A conditional sentence describes one situation as depending on another. It pairs a condition clause (usually starting with if) with a consequence clause: If it rains, we'll stay in. The condition can refer to general truths, real future possibilities, hypothetical present situations, or unreal past situations — and each type uses a specific tense pattern.

English teaching groups these into zero, first, second, third, and mixed conditionals. Mastering them lets you talk about plans, regrets, hypotheticals, and warnings — territory you can't reach with simple present and past tenses alone.

Participle

A participle is a verb form that doubles as an adjective or adverb. English has two: the present participle ending in -ing (running, sitting) and the past participle (broken, gone, written). Both build tenses (is running, has gone), but they also stand alone modifying nouns (the broken window) or verbs (Exhausted, we fell asleep).

Participles look like simple parts of speech but pull double duty — most learner errors come from confusing the present participle with the gerund (also -ing but acting as a noun) or the past participle with the past tense.

Preposition

A preposition is a small word that links a noun or noun phrase to other parts of the sentence — usually marking time, place, or relationship: in, on, at, to, from, with, over, under, between, during.
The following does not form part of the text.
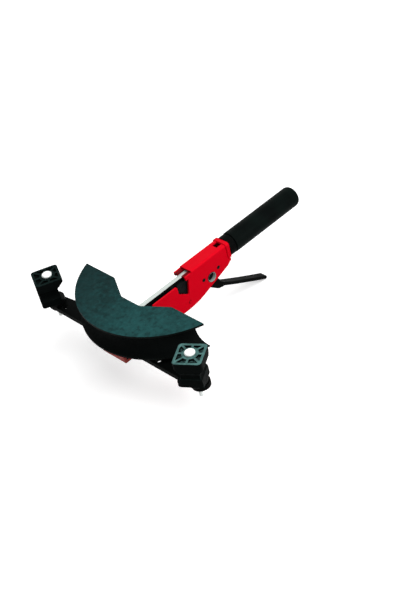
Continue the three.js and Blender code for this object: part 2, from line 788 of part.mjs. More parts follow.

The book on the table, We met at noon, She lives in Berlin.

Prepositions are deceptively small. Their meaning shifts dramatically by collocation (depend on, good at, afraid of), and their choice rarely translates directly between languages. Picking the right preposition is one of the trickiest, most idiomatic-sounding parts of English.

Phrase

In grammar, a phrase is a group of words (sometimes a single word) that functions as a single unit in a sentence — but doesn't include a subject + verb pair the way a clause does. Common types: noun phrase (the old red car), verb phrase (has been running), prepositional phrase (on the table), adjective phrase (incredibly tired), adverb phrase (very quickly).
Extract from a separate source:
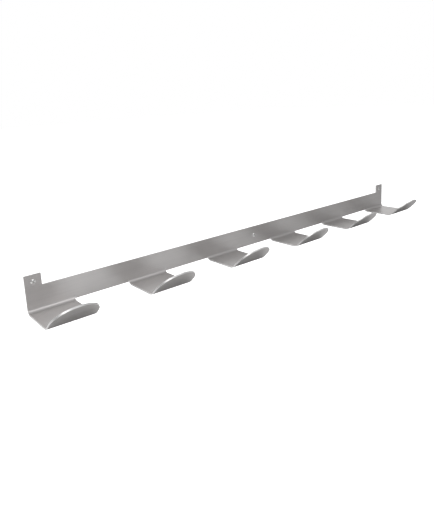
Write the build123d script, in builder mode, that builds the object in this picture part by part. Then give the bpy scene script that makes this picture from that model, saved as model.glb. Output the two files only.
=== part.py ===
# Wall hook rack: one stainless sheet, cut and folded into a rail with two
# fixing ears and six wide tongue hooks, and the three raised countersunk
# screws that hold it on a wall or a cabinet panel.
#
# Frame, in millimetres: X along the rail, Y = 0 is the wall and the back of
# the rail, the hooks stand out towards -Y, and +Z is up. The origin is the
# middle fixing hole on the wall plane.

from build123d import *

import math
import os

# ---- driving dimensions: the sheet ----
SHEET = 3.0  # thickness
RAIL_LENGTH = 1000.0
RAIL_HEIGHT = 40.0
EAR_WIDTH = 28.0
EAR_HEIGHT = 20.0  # above the rail's top edge
EAR_CORNER = 1.0  # radius of the ears' top corners
EAR_HOLE_INSET = 14.0  # from the rail's end
EAR_HOLE_DROP = 12.0  # below the ear's top edge
HOLE_DIAMETER = 5.0
SINK_DIAMETER = 8.6
SINK_ANGLE = 90.0

# ---- driving dimensions: one hook, all six alike ----
HOOK_COUNT = 6
HOOK_WIDTH = 80.0
FOLD_RADIUS = 6.0  # inside, between the rail and the shelf
FOLD_RISE = 4.0  # the fold starts this far above the rail's lower edge
SHELF_REACH = 70.0  # from the wall to the start of the lip's bend
LIP_RADIUS = 20.0  # inside, between the shelf and the lip
LIP_ANGLE = 43.0  # of the lip above the shelf
LIP_SIDE = 8.0  # straight side of the lip, before its round end
RELIEF_WIDTH = 0.8  # slit beside each fold, up from the rail's lower edge
RELIEF_HEIGHT = 4.5

# ---- driving dimensions: one screw, all three alike ----
SCREW_DIAMETER = 4.5  # over the thread
SCREW_NECK = 3.5  # diameter of the plain stretch under the head
SCREW_PLAIN = 1.5  # length of that stretch
SCREW_HEAD = 8.35
SCREW_CROWN = 1.1  # height of the raised head's dome above its rim
SCREW_LENGTH = 12.0  # from the rim of the head to the tip
SCREW_POINT = 3.5  # length of the pointed tip
SEAT_GAP = 0.03  # between the head's cone and its countersink
RECESS_WIDTH = 4.4  # across the arms of the cross
RECESS_ARM = 1.0  # width of one arm
RECESS_DEPTH = 2.3  # below the crown

# ---- places that follow from them ----
RAIL_BOTTOM = -RAIL_HEIGHT / 2
EAR_X = (RAIL_LENGTH - EAR_WIDTH) / 2
EAR_Z = (RAIL_HEIGHT + EAR_HEIGHT) / 2
EAR_HOLE_X = RAIL_LENGTH / 2 - EAR_HOLE_INSET
EAR_HOLE_Z = RAIL_HEIGHT / 2 + EAR_HEIGHT - EAR_HOLE_DROP
HOLES = {
    "left": (-EAR_HOLE_X, EAR_HOLE_Z),
    "middle": (0.0, 0.0),
    "right": (EAR_HOLE_X, EAR_HOLE_Z),
}

HOOK_PITCH = (RAIL_LENGTH - HOOK_WIDTH) / (HOOK_COUNT - 1)
FIRST_HOOK = -(RAIL_LENGTH - HOOK_WIDTH) / 2  # the middle of the left hook
HOOKS = [FIRST_HOOK + i * HOOK_PITCH for i in range(HOOK_COUNT)]
FOLD_Y = -SHEET - FOLD_RADIUS  # the middle of the fold's radius
FOLD_Z = RAIL_BOTTOM + FOLD_RISE
SHELF_Z = FOLD_Z - FOLD_RADIUS  # top of the shelf
LIP_LEAN = math.radians(LIP_ANGLE)
LIP_Y = -SHELF_REACH - LIP_RADIUS * math.sin(LIP_LEAN)  # end of the lip's bend
LIP_Z = SHELF_Z + LIP_RADIUS * (1 - math.cos(LIP_LEAN))
LIP_PLANE_NORMAL = (0, -math.sin(LIP_LEAN), -math.cos(LIP_LEAN))


def cut_back_for_fold(hook_x):
    """Cut the rail's lower edge back where a hook's fold begins, with a relief slit beside it."""
    low_edge = (Align.CENTER, Align.MIN)
    with Locations((hook_x, RAIL_BOTTOM)):
        Rectangle(HOOK_WIDTH, FOLD_RISE, align=low_edge, mode=Mode.SUBTRACT)
    for side in (-1, 1):
        slit_x = hook_x + side * (HOOK_WIDTH + RELIEF_WIDTH) / 2
        if abs(slit_x) < RAIL_LENGTH / 2:
            with Locations((slit_x, RAIL_BOTTOM)):
                Rectangle(RELIEF_WIDTH, RELIEF_HEIGHT, align=low_edge, mode=Mode.SUBTRACT)


def strip_outline():
    """Draw a hook's side view, from the fold under the rail to the end of the lip's bend."""
    lip_centre_z = SHELF_Z + LIP_RADIUS
    outer_y = LIP_Y - SHEET * math.sin(LIP_LEAN)
    outer_z = LIP_Z - SHEET * math.cos(LIP_LEAN)
    with BuildLine() as outline:
        Line((0, FOLD_Z), (-SHEET, FOLD_Z))
        CenterArc((FOLD_Y, FOLD_Z), FOLD_RADIUS, 0, -90)
        Line((FOLD_Y, SHELF_Z), (-SHELF_REACH, SHELF_Z))
        CenterArc((-SHELF_REACH, lip_centre_z), LIP_RADIUS, -90, -LIP_ANGLE)
        Line((LIP_Y, LIP_Z), (outer_y, outer_z))
        CenterArc((-SHELF_REACH, lip_centre_z), LIP_RADIUS + SHEET, -90, -LIP_ANGLE)
        Line((-SHELF_REACH, SHELF_Z - SHEET), (FOLD_Y, SHELF_Z - SHEET))
        CenterArc((FOLD_Y, FOLD_Z), FOLD_RADIUS + SHEET, 0, -90)
    make_face(outline.edges())


def tongue_outline():
    """Draw the flat of the lip: two straight sides and a half-round end as wide as the hook."""
    half = HOOK_WIDTH / 2
    with BuildLine() as outline:
        Polyline((half, LIP_SIDE), (half, 0), (-half, 0), (-half, LIP_SIDE))
        ThreePointArc((-half, LIP_SIDE), (0, LIP_SIDE + half), (half, LIP_SIDE))
    make_face(outline.edges())


def screw_profile():
    """Draw half of a screw about the Y axis, its rim level with the countersink; return its crown."""
    rim = SCREW_HEAD / 2
    rim_y = -SHEET + (SINK_DIAMETER - SCREW_HEAD) / 2 - SEAT_GAP
    neck_y = rim_y + (SCREW_HEAD - SCREW_NECK) / 2
    thread_y = neck_y + SCREW_PLAIN
    tip_y = rim_y + SCREW_LENGTH
    crown_y = rim_y - SCREW_CROWN
    dome = (rim**2 + SCREW_CROWN**2) / (2 * SCREW_CROWN)  # radius of the dome
    with BuildLine() as outline:
        CenterArc((0, crown_y + dome), dome, -90, math.degrees(math.asin(rim / dome)))
        Polyline(
            (rim, rim_y),
            (SCREW_NECK / 2, neck_y),
            (SCREW_NECK / 2, thread_y),
            (SCREW_DIAMETER / 2, thread_y),
            (SCREW_DIAMETER / 2, tip_y - SCREW_POINT),
            (0, tip_y),
            (0, crown_y),
        )
    make_face(outline.edges())
    return crown_y


# ---- the sheet ----
with BuildPart() as rack_sheet:
    with BuildSketch(Plane.XZ) as rail:
        Rectangle(RAIL_LENGTH, RAIL_HEIGHT)
        with Locations((-EAR_X, EAR_Z), (EAR_X, EAR_Z)):
            Rectangle(EAR_WIDTH, EAR_HEIGHT)
        fillet(rail.vertices().group_by(Axis.Y)[-1], EAR_CORNER)
        for hook_x in HOOKS:
            cut_back_for_fold(hook_x)
    extrude(amount=SHEET)
    for hook_x in HOOKS:
        with BuildSketch(Plane.YZ.offset(hook_x - HOOK_WIDTH / 2)):
            strip_outline()
        extrude(amount=HOOK_WIDTH)
        lip_plane = Plane((hook_x, LIP_Y, LIP_Z), x_dir=(1, 0, 0), z_dir=LIP_PLANE_NORMAL)
        with BuildSketch(lip_plane):
            tongue_outline()
        extrude(amount=SHEET)
    with Locations(Plane.XZ.offset(SHEET)):
        with Locations(*HOLES.values()):
            CounterSinkHole(HOLE_DIAMETER / 2, SINK_DIAMETER / 2, counter_sink_angle=SINK_ANGLE)
rack_sheet.part.label = "rack_sheet"

parts = {"rack_sheet": rack_sheet.part}

# ---- the screws ----
for place, (hole_x, hole_z) in HOLES.items():
    with BuildPart() as screw:
        with BuildSketch(Plane((hole_x, 0, hole_z), x_dir=(1, 0, 0), z_dir=(0, 0, 1))):
            crown_y = screw_profile()
        revolve(axis=Axis((hole_x, 0, hole_z), (0, 1, 0)))
        with BuildSketch(Plane((hole_x, crown_y, hole_z), x_dir=(1, 0, 0), z_dir=(0, 1, 0))):
            Rectangle(RECESS_WIDTH, RECESS_ARM)
            Rectangle(RECESS_ARM, RECESS_WIDTH)
        extrude(amount=RECESS_DEPTH, mode=Mode.SUBTRACT)
    screw.part.label = f"screw_{place}"
    parts[screw.part.label] = screw.part

os.makedirs("parts", exist_ok=True)
for name, part in parts.items():
    export_step(part, f"parts/{name}.step")
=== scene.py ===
"""Wall hook rack: the looks of one folded stainless sheet and its three screws, around the CAD frame."""

import math

import bmesh
import bpy
from mathutils import Matrix, Vector


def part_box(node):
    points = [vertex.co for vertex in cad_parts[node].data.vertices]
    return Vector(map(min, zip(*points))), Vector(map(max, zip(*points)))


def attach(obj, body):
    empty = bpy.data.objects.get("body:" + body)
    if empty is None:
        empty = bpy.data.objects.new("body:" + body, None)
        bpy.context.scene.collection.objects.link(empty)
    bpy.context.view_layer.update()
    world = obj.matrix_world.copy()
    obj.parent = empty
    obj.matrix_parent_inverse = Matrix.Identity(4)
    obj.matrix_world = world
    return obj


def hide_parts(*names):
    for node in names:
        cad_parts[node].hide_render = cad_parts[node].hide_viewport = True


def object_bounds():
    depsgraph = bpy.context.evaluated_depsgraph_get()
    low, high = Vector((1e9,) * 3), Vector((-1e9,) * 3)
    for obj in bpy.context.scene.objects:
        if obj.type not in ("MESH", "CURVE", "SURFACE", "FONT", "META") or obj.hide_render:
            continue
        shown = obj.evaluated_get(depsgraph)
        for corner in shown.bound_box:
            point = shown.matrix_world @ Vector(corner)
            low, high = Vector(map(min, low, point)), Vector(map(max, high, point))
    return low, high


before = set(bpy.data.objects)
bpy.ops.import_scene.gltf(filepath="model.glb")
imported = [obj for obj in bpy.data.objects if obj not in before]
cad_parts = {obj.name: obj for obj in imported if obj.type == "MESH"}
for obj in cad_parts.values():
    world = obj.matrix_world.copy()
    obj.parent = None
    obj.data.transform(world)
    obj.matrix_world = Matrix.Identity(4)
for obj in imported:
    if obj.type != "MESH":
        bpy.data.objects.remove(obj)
cad_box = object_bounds()

MM = 0.001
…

Phrases are the building blocks between individual words and full clauses. Recognising them helps you see how sentences hold together — and where you can break, expand, or rearrange them without losing meaning.

C2 | Proficiency

C2 is the highest level in the CEFR framework — the proficiency stage, where your English is nearly indistinguishable from a well-educated native speaker's. C2 users handle irony, understatement, and idiomatic range across any register, and they reformulate ideas under pressure without losing fluency.

C2 is less about learning new grammar and more about mastering the flexible, context-sensitive use of everything you already know. Most learners never reach C2 — and most don't need to. Knowing the level helps you set realistic goals: B2 or C1 is plenty for almost any practical purpose.

Difficulty: Hard

The Hard difficulty tag marks questions and challenges aimed at upper-intermediate to advanced learners — typically B2 and above. Expect interacting rules, edge cases, distractors that look right at first glance, and contexts where the surface meaning and the grammatical answer don't match.

Filter by Hard when you're past the basics and want material that genuinely tests your understanding. These questions catch the gaps your textbook didn't — register-sensitive choices, exception cases, mixed conditionals, the difference between would have been and had been.